One of the key amendments in the bill aims to protect and enhance Australia's domestic and international reputation for VET. For education institutions on the Gold Coast, this is a very important issue. The Gold Coast is a region with low higher education participation rates, as illustrated by the data from the 2006 census where only 18 per cent of the Gold Coast population aged 25 to 34 were degree qualified compared to the national average of 29 per cent. Considerable work needs to be done to increase participation rates at all levels and to ensure that our education sector remains viable and capable of producing a skilled workforce for the future.

The Gold Coast is already established as an education city, with four universities, over 160 RTOs and a wide range of public and independent schools. Today I would like to focus on the VET sector, highlighting how the Gold Coast is already well developed, with further opportunities for growth. As I have already stated, there are over 160 RTOs on the Gold Coast, both public and private. We have the Gold Coast Institute of TAFE, which is one of Australia's leading vocational education and training providers and makes a valuable contribution to the Gold Coast from both an educational and an economic perspective. There are six TAFE campuses on the Gold Coast, including the Coolangatta campus within my electorate of McPherson. I have had numerous discussions with TAFE regarding future developments on the Gold Coast and I look forward to a working closely with TAFE into the future.

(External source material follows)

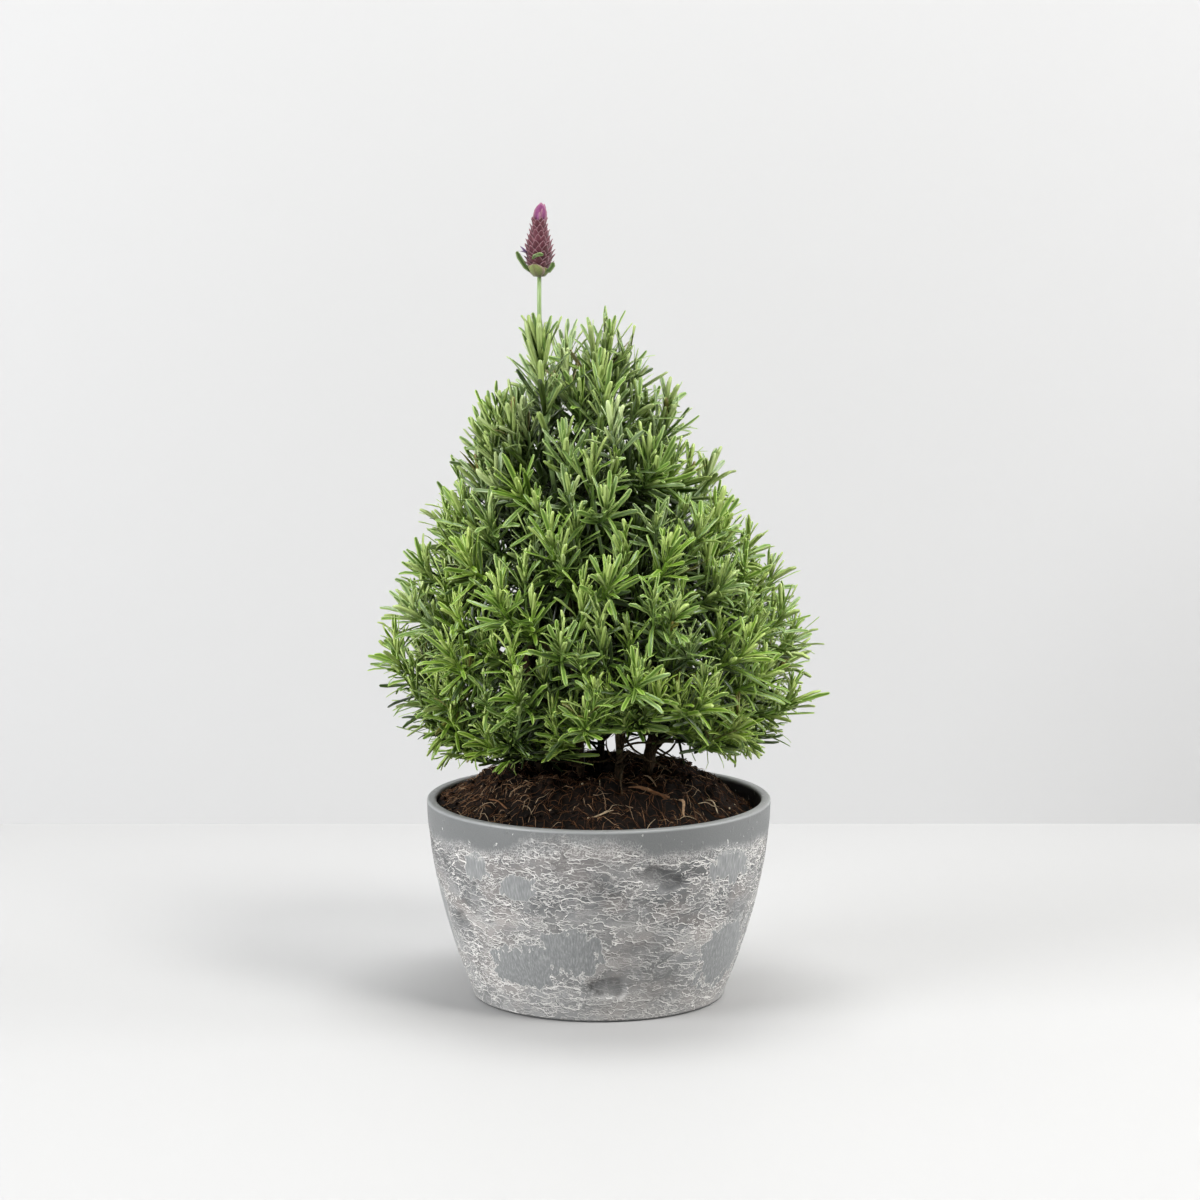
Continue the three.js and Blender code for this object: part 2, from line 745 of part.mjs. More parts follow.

We also have numerous private RTOs including EIM Training, which has a campus at Robina, also within the electorate of McPherson. EIM Training offers a broad range of courses, including in business and management, children's services, financial services, manufacturing, training, management and hospitality. I support training providers in the marketplace as they provide diversity and choice for our students. There is also an alternate model for trade training on the Gold Coast that is provided by the Australian Industry Trade College, which I am proud to have located within my electorate. The AITC was established in 2007 with the objective of giving students the opportunity to pursue a career in industry while completing the final years of their schooling. The unique learning structure at the AITC gives students the opportunity to commence a school-based apprenticeship in a trade of their choice and graduate with a Queensland certificate of education. Over 530 school-based apprenticeships have been achieved by the college in over 50 different trade qualifications, and around 95 per cent of students graduate with a Queensland certificate of education each year. These numbers are impressive when compared to the conventional schooling senior certificate rate of only 75 per cent.

Around 92 per cent of year 12 graduates from the AITC were employed as apprentices in 2010. At any one time there are around 300 students at the college working towards the same goal of an apprenticeship in their chosen trade. In order for the AITC to be able to offer such a unique opportunity for their students, they have formed relationships with local RTOs to facilitate the training plans for their students to get them through their school-based apprenticeship qualification. I would like to see more institutions offering flexible learning options, as the AITC are, to encourage a future skilled workforce. They do a wonderful job getting young people qualified and ready for work, and I commend them for their work.

By improving the existing VET sector through appropriate regulation and reporting and by adopting these amendments today, we are working to ensure those in the VET sector who pride themselves on their high-quality qualifications and reputation continue to prosper and grow. Meanwhile, those who have given the sector a bad reputation for poor quality will be prompted to make the necessary changes to their operations and training to ensure they keep up with the national standard. In closing, I reiterate that I support the concept of national regulation of the VET sector as consistency and that quality needs to be assured across the country.